Mas, na maior parte das vezes, não há espaço para este PORTOguês-suave. Se alguém lhe chamar um calhau com dois olhos, por atravessar fora da passadeira, acredite, isso é insulto. E provavelmente um impulso, também, como se diria num anúncio perfumado. Um inglês chamar-lhe-á bird-brain, cabeça de pássaro, entre muitas outras coisas a que o poupamos para arranjar espaço para outras expressões como casca grossa, cheeky, ou cepo, pig-ignorant, que não anda muito longe, no significado, do mais famoso destes insultos à moda do Porto: morcão (lê-se morcom). Por tudo isto, pense duas vezes, antes de provocar um nativo.  

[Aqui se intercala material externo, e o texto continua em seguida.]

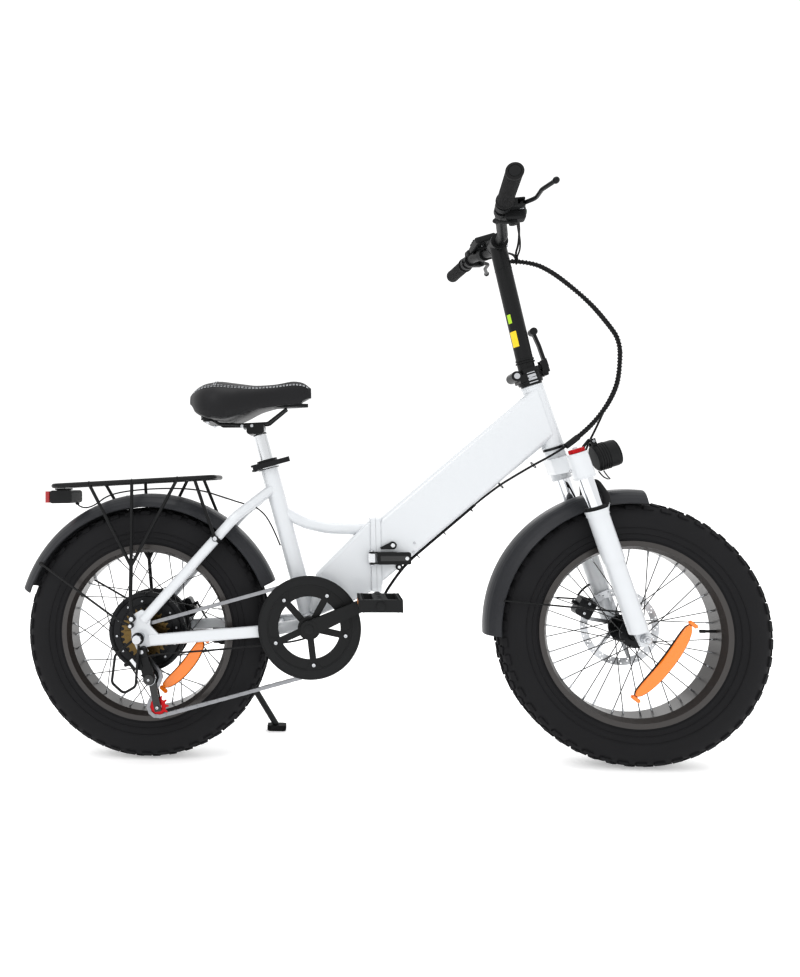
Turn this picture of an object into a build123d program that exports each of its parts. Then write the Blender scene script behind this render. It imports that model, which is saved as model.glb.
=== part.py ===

Um linguajar cheio de saúde
Com este livro, o turista estrangeiro ficará a saber também que o PORTOguês é um verdadeiro compêndio médico. Não deve haver doença que não tenha uma tradução local. Um tipo pálido, por exemplo, pode estar “amarelo dos peidos”, looking liked Death warmed up (ou a chamar a morte, em tradução livre). Se o problema for uma simples diarreia, dir-se-á que está a “pintar de pistola”, coisa parecida, em inglês, com problemas na porta das traseiras (Back door trots). Se, pelo contrário, a maleita for uma prisão de ventre, dir-se-á que não consegue “arrear a giga”, expressão bem menos escatológica do que a inglesa: to release the chocolate hostage. Como se vê, nisto de ir corpo abaixo, quando querem eles conseguem ser piores…

É fácil de acreditar que este dicionário de PORTOguês-inglês foi uma diversão do carago para o trio de autores. Que ficou a saber que os ingleses são mesmo muito cruéis, pois os nossos velhotes, os “cotas”, são ladrões de oxigénio, oxigen thieves, lá no calão da ilha. Em apenas um ano, o tempo que demorou a fazer este dicionário, eles aprenderam tanto do submundo inglês quanto o que já sabiam do submundo, entretanto elevado aos píncaros, do português falado na Ribeira, no Porto e, na verdade, muito no Norte em geral.

Como assinala João Carlos Brito, a língua é um fenómeno vivo, e tem essa capacidade de se mover por aí, umas vezes sobrepondo-se à norma, outras deixando-se vencer por outros calões. Há tótil de tempo que os tripeiros deixaram que a maior parte das pessoas, por cá, trocasse “tótil” por “bué”. Já “muito” é palavra a que se recorre tão pouco que quase parece um calão. E talvez um dia seja esse o seu lugar, num dicionário, ainda que isso possa deixar algum linguista desolado, ou, perdão, como aqui se diria, “descolhoado”, gutted, um grotesco sinónimo de descoroçoado que é capaz de fazer corar qualquer um.